Job - Restate word for word the lines that begin the listing and end with the line holding "FIBRE_SEED = 7".

Data -
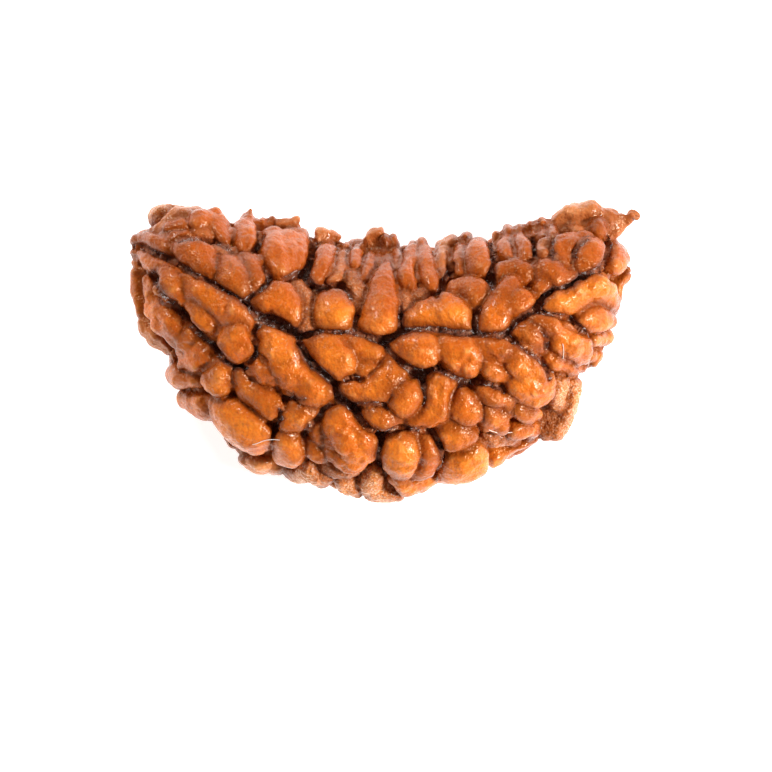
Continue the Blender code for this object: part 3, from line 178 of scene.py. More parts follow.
# what the surface is like at each vertex, and how often each value is evened out
EVENING_ROUNDS = {"dry": 6, "pale": 6, "lumpy": 6, "tint": 3, "channel": 2, "gap": 1, "height": 0}
# the broad wide_hollow sets painted shade in the shell's colour
HOLLOW_ROUNDS = {"hollow": 5, "wide_hollow": 60}
CHANNEL_EDGE = (-0.1, 0.1)
GAP_ENDS = (-0.3, 1.0)

# fibres and hairs; a hair's route is measured from the middle of the view, and its third number
# is the lift off the shell
FIBRE_LEAN = (-0.1, 0.7)
FIBRE_LIFT = 0.1
FIBRE_CHANNEL = 0.4
FIBRE_LOWEST = 4.0
FIBRE_FORWARD = 0.3
FIBRE_SIDES = 3
FIBRE_TIP = 0.3
FIBRE_LENGTHS = (0.5, 1.0)
FIBRE_RADII = (0.6, 1.0)
HAIR_LEVEL = 5.0
HAIR_ORDER = 3
HAIR_STEPS = 6
HAIRS = (
    ((12, 3.1, 0.05), (12.2, 2.4, 0.15), (12.25, 1.7, 0.1), (12.05, 1.05, 0.05)),
    ((10.45, 2.5, 0.05), (10.55, 2.1, 0.2), (10.5, 1.6, 0.05)),
    ((-9.1, -3.4, 0.1), (-8, -3.6, 0.15), (-7, -3.1, 0.15), (-6.3, -3.2, 0.05)),
    ((0.6, 9.6, 0.05), (1.1, 9.75, 0.2), (1.7, 9.5, 0.05)),
    ((6.1, -2.6, 0.05), (6.7, -2.9, 0.15), (7.5, -2.75, 0.05)),
)

# seeds of the random draws of tints and fibres
TINT_SEED = 5
FIBRE_SEED = 7

# soft patches in the materials
MOTTLES = {
    "patches": {"size": 1.9, "low": 0.35, "high": 0.65},
    "flecks": {"size": 0.32, "detail": 2.0, "low": 0.3, "high": 0.7},
    "stains": {"size": 0.9, "detail": 3.0, "low": 0.5, "high": 0.64},
    "grain": {"size": 0.13, "detail": 2.0, "low": 0.5, "high": 0.62},
    "pores": {"size": 0.3, "detail": 2.0, "low": 0.2, "high": 0.8},
    "fibre": {"size": 0.3, "low": 0.52, "high": 0.57},
    "hair": {"size": 1.2, "low": 0.35, "high": 0.65},
    "paper": {"size": 9.0, "low": 0.3, "high": 0.7},
}
FRECKLES = {"size": 0.42, "radius": 0.14}

# masks of the shell: the value that each reads, where the mask is 0 and where it is 1; crest marks
# painted highlight, and dip, side, foot, cleft and floor mark painted shade
MASKS = {
    "crest": ("hollow", -0.03, -0.075),
    "pit": ("hollow", 0.01, 0.08),
    "dip": ("wide_hollow", 0.0, 0.35),
    "side": ("gap", 0.55, 0.05),
    "foot": ("gap", 0.3, 0.0),
    "cleft": ("gap", 0.06, 0.0),
    "floor": ("height", 0.5, 0.1),
    "deep": ("height", 1.3, 0.9),
}
# how much lighter the painted crease shade is on pale lobes
PALE_LOBE_CREASE_SHADE = 0.7
# where the lobes along the hollow edge get painted shade, and how much of their amber it takes away
BROW_ENDS = (2.2, 3.8)
BROW_PAINTED_SHADE = -0.7
COARSE_ROUGHNESS = 0.1
FLECK_ROUGHNESS = 0.12
SMOOTH_BUMP = 0.5
COARSE_BUMP = 0.5
BUMP_DEPTH = 0.115
SCATTER_COLOURS = (1.0, 0.45, 0.2)
SCATTER_DEPTH = 0.35
WHITE = (1.0, 1.0, 1.0, 1.0)

# the mix node's sockets, by number, when it mixes colours
MIX_SHARE = 0
MIX_FIRST = 6
MIX_SECOND = 7
MIX_RESULT = 2

# the stage: each light's place and size in metres, how steep the directions are where the tent
# begins to open and is open, the sheet, and where between foot and top the outline lies
LIGHTS = {"key": ((0.2, -0.03, 0.17), 0.05), "fill": ((-0.1, 0.18, 0.15), 0.04)}
TENT_OPENING = (0.35, 0.8)
PAPER_CELLS = 24
PAPER_DROP = 0.02
SILHOUETTE_SHARE = 0.45
CLIP_DISTANCES = 10.0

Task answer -
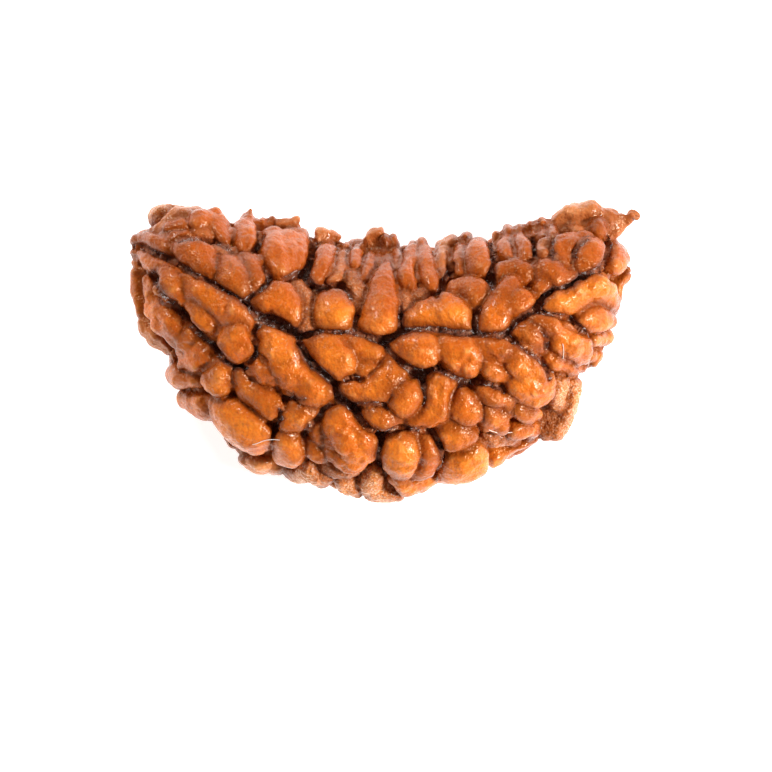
Continue the Blender code for this object: part 3, from line 178 of scene.py. More parts follow.
# what the surface is like at each vertex, and how often each value is evened out
EVENING_ROUNDS = {"dry": 6, "pale": 6, "lumpy": 6, "tint": 3, "channel": 2, "gap": 1, "height": 0}
# the broad wide_hollow sets painted shade in the shell's colour
HOLLOW_ROUNDS = {"hollow": 5, "wide_hollow": 60}
CHANNEL_EDGE = (-0.1, 0.1)
GAP_ENDS = (-0.3, 1.0)

# fibres and hairs; a hair's route is measured from the middle of the view, and its third number
# is the lift off the shell
FIBRE_LEAN = (-0.1, 0.7)
FIBRE_LIFT = 0.1
FIBRE_CHANNEL = 0.4
FIBRE_LOWEST = 4.0
FIBRE_FORWARD = 0.3
FIBRE_SIDES = 3
FIBRE_TIP = 0.3
FIBRE_LENGTHS = (0.5, 1.0)
FIBRE_RADII = (0.6, 1.0)
HAIR_LEVEL = 5.0
HAIR_ORDER = 3
HAIR_STEPS = 6
HAIRS = (
    ((12, 3.1, 0.05), (12.2, 2.4, 0.15), (12.25, 1.7, 0.1), (12.05, 1.05, 0.05)),
    ((10.45, 2.5, 0.05), (10.55, 2.1, 0.2), (10.5, 1.6, 0.05)),
    ((-9.1, -3.4, 0.1), (-8, -3.6, 0.15), (-7, -3.1, 0.15), (-6.3, -3.2, 0.05)),
    ((0.6, 9.6, 0.05), (1.1, 9.75, 0.2), (1.7, 9.5, 0.05)),
    ((6.1, -2.6, 0.05), (6.7, -2.9, 0.15), (7.5, -2.75, 0.05)),
)

# seeds of the random draws of tints and fibres
TINT_SEED = 5
FIBRE_SEED = 7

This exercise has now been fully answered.